Records from a data collection:
^^^^^^^^

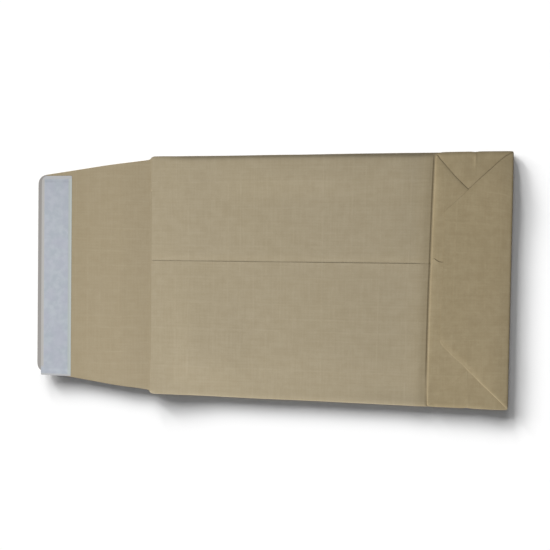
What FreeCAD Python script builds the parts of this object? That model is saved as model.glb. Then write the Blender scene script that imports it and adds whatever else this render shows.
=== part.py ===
import FreeCAD, Part
import math
import os
import Sketcher
from FreeCAD import Placement, Rotation, Vector

# Gusseted block-bottom envelope of reinforced kraft paper, empty, with its sealing
# flap open, lying on its front panel with the back seam up.
#
# One sheet is folded into a tube with a tuck down each side, and the tube's end is
# opened square, closed by two flaps and laid flat on the back panel.  Every layer of
# that fold is a flat panel on its own level, counted up from the front panel, and
# every fold is a round bend that joins two levels.
#
# The drawing frame of each body starts at the mouth edge: +X runs to the bottom fold,
# the sealing flap lies towards -X, the side folds are at +Y and -Y, and +Z is up.

sizes = [
    ("width", 229, "side fold to side fold"),
    ("body_length", 331, "mouth edge to bottom fold"),
    ("bottom_depth", 70, "block bottom, and the gusset when pulled flat"),
    ("flap_setback", 10, "bottom flap tip to the far edge of the block bottom"),
    ("paper", 0.2, "thickness of the sheet"),
    ("layer_gap", 0.1, "space between two neighbouring layers"),
    ("seam_edge", 15, "place of the seam's upper edge, from the middle"),
    ("seam_overlap", 14, "width of the glued overlap"),
    ("seam_step", 2, "run of the under layer's step down into the overlap"),
    ("flap_depth", 117.5, "mouth edge to the tip of the sealing flap"),
    ("flap_shoulder", 1, "length of the notch where the flap leaves the mouth"),
    ("flap_root_inset", 2, "side fold to the flap's side at the mouth"),
    ("flap_tip_inset", 17.5, "side fold to the flap's side at the tip"),
    ("flap_corner", 7, "radius of the flap's corners"),
    ("liner_width", 32, "release liner, across the flap"),
    ("liner_margin", 3, "bare paper between the flap's tip and the liner"),
    ("liner_overhang", 4, "how far the liner runs past the flap's lower corner"),
    ("liner_corner", 3, "radius where the liner was cut with the flap's upper corner"),
    ("liner_film", 0.1, "thickness of the release liner"),
    ("adhesive_film", 0.1, "thickness of the sealing adhesive"),
    ("dry_edge", 3, "liner beyond the adhesive, along both long sides"),
    ("dry_end", 6, "liner beyond the adhesive, at both ends"),
    ("glue_margin", 2, "paper edge to the glue that holds it"),
]

document = FreeCAD.newDocument("gusseted_envelope")
sheet = document.addObject("Spreadsheet::Sheet", "Sizes")
for row, (alias, number, note) in enumerate(sizes, start=1):
    sheet.set(f"A{row}", alias)
    sheet.set(f"B{row}", str(number))
    sheet.set(f"C{row}", note)
    sheet.setAlias(f"B{row}", alias)
document.recompute()

# Expressions that several panels share.
length = "Sizes.body_length"
half_width = "Sizes.width / 2"
depth = "Sizes.bottom_depth"
half_depth = "Sizes.bottom_depth / 2"
flap_reach = "(Sizes.bottom_depth - Sizes.flap_setback)"
paper = "Sizes.paper"
gap = "Sizes.layer_gap"
seam_edge = "Sizes.seam_edge"
tongue_edge = "(Sizes.seam_edge - Sizes.seam_overlap)"
step_edge = "(Sizes.seam_edge + Sizes.seam_step)"
diagonal = "sqrt(2)"

# Levels of the folded sheet, from the front panel up.
front = 0
front_tuck = 1
back_tuck = 2
back = 3
bottom_wall = 4
wall_tuck = 5
side_triangle = 6
side_leaf = 7
inner_corner = 8
inner_flap = 9
outer_corner = 10
outer_flap = 11


def height(level):
    return f"{level} * (Sizes.paper + Sizes.layer_gap)"


def bend(low, high):
    """Outer radius of the fold that joins two levels."""
    return f"({high - low} * (Sizes.paper + Sizes.layer_gap) + Sizes.paper) / 2"


def new_body(name):
    """A body whose drawing frame is moved so that the part is centred on the origin."""
    body = document.addObject("PartDesign::Body", name)
    body.Label = name
    body.Placement = Placement()
    body.setExpression("Placement.Base.x", "(Sizes.flap_depth - Sizes.body_length) / 2")
    return body


def new_sketch(body, name):
    plane = next(item for item in body.Origin.OriginFeatures if item.Role == "XY_Plane")
    sketch = body.newObject("Sketcher::SketchObject", name)
    sketch.AttachmentSupport = (plane, [""])
    sketch.MapMode = "FlatFace"
    return sketch


def tie_point(sketch, line, end, across, along):
    """Hold one end of a line at a place given by two expressions."""
    for kind, expression in (("DistanceX", across), ("DistanceY", along)):
        number = float(sheet.evalExpression(expression))
        tie = sketch.addConstraint(Sketcher.Constraint(kind, -1, 1, line, end, number))
        sketch.setExpression(f"Constraints[{tie}]", expression)


def tie_radius(sketch, arc, expression):
    number = float(sheet.evalExpression(expression))
    tie = sketch.addConstraint(Sketcher.Constraint("Radius", arc, number))
    sketch.setExpression(f"Constraints[{tie}]", expression)


def draw_outline(sketch, corners):
    places = []
    for across, along in corners:
        x = float(sheet.evalExpression(across))
        y = float(sheet.evalExpression(along))
        places.append(Vector(x, y, 0))
    count = len(places)
    for index in range(count):
        line = Part.LineSegment(places[index], places[(index + 1) % count])
        sketch.addGeometry(line)
    for index in range(count):
        following = (index + 1) % count
        sketch.addConstraint(Sketcher.Constraint("Coincident", index, 2, following, 1))
    for index, (across, along) in enumerate(corners):
        tie_point(sketch, index, 1, across, along)


def pad(body, sketch, name, thickness):
    feature = body.newObject("PartDesign::Pad", name)
    feature.Profile = sketch
    feature.setExpression("Length", thickness)
    return feature


def panel(body, name, base, corners, thickness=paper):
    """A flat layer: an outline in X and Y, lifted to its base height."""
    sketch = new_sketch(body, f"{name}_outline")
    sketch.setExpression("AttachmentOffset.Base.z", base)
    draw_outline(sketch, corners)
    return pad(body, sketch, name, thickness)


def fold(body, name, base, radius, start, outward, run, thickness=paper):
    """A round bend.  Its outermost line starts at a point in X and Y and runs to the
    right of the outward direction, which is an angle from +X in degrees."""
    sketch = new_sketch(body, f"{name}_section")
    turn = Rotation(Vector(0, 0, 1), outward) * Rotation(Vector(1, 0, 0), 90)
    sketch.AttachmentOffset = Placement(Vector(0, 0, 0), turn)
    sketch.setExpression("AttachmentOffset.Base.x", start[0])
    sketch.setExpression("AttachmentOffset.Base.y", start[1])
    sketch.setExpression("AttachmentOffset.Base.z", base)
    outer = float(sheet.evalExpression(radius))
    inner = outer - float(sheet.evalExpression(thickness))
    centre = Vector(-outer, outer, 0)
    for size in (outer, inner):
        circle = Part.Circle(centre, Vector(0, 0, 1), size)
        sketch.addGeometry(Part.ArcOfCircle(circle, -math.pi / 2, math.pi / 2))
    for sign in (-1, 1):
        arc_end = centre + Vector(0, sign * outer, 0)
        sketch.addGeometry(Part.LineSegment(arc_end, centre + Vector(0, sign * inner, 0)))
    for arc, arc_end, line, line_end in ((0, 1, 2, 1), (1, 1, 2, 2), (0, 2, 3, 1), (1, 2, 3, 2)):
        sketch.addConstraint(Sketcher.Constraint("Coincident", arc, arc_end, line, line_end))
    sketch.addConstraint(Sketcher.Constraint("Coincident", 0, 3, 1, 3))
    sketch.addConstraint(Sketcher.Constraint("Vertical", 2))
    sketch.addConstraint(Sketcher.Constraint("Vertical", 3))
    sketch.addConstraint(Sketcher.Constraint("Vertical", 0, 1, 0, 3))
    tie_point(sketch, 0, 3, f"-({radius})", radius)
    tie_radius(sketch, 0, radius)
    tie_radius(sketch, 1, f"{radius} - {thickness}")
    return pad(body, sketch, name, run)


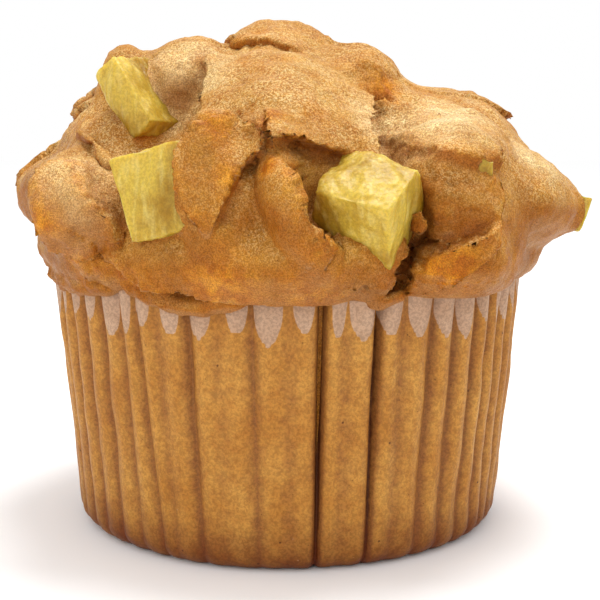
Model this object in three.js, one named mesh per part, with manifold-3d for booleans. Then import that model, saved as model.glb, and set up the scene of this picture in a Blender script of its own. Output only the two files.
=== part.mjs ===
// An apple muffin in its fluted paper baking case, standing on a surface.
//
// Millimetres, +Z up. The origin is the middle of the case's foot. Azimuths are in degrees:
// 0 faces -Y (the front) and 90 faces +X.
//
// Three kinds of piece: one baked crumb, whose foot fills the paper case and whose crown
// overhangs it; the paper case; and the diced apple that shows through the crust, each dice
// sitting in a pocket of the crumb.

import * as THREE from 'three';
import { mergeVertices } from 'three/addons/utils/BufferGeometryUtils.js';
import Module from 'manifold-3d';

const wasm = await Module();
wasm.setup();

// ---- Driving dimensions ----

const FOOT_RADIUS = 25.4; // the case at its foot, over the flutes: a 2 inch baking case
const RIM_RADIUS = 28.1; // the case at its rim, over the flutes
const CASE_HEIGHT = 30.4; // foot to paper edge
const FOOT_ROUNDING = 1.8; // how far up the wall the rounded foot reaches
const PAPER = 0.3; // wall of the case
const FLUTES = 48; // folds around the case
const FLUTE_DEPTH = 0.9; // ridge to valley, measured along the radius

const CROWN_RISE = 29; // paper edge to the top of the crown
const CROWN_ROWS = 26; // rings of facets from the neck to the top

const DICE_EDGE = 9; // edge that the apple is cut to
const DICE_FACETS = 4; // facets along each edge of a dice
const DICE_ROUNDING = 0.3; // 0 is a sharp cube, 1 is a ball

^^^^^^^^

Prompt: Scan the records above for the string "manifold", then select every line that holds it.

Completed exercise:
Model this object in three.js, one named mesh per part, with manifold-3d for booleans. Then import that model, saved as model.glb, and set up the scene of this picture in a Blender script of its own. Output only the two files.
import Module from 'manifold-3d';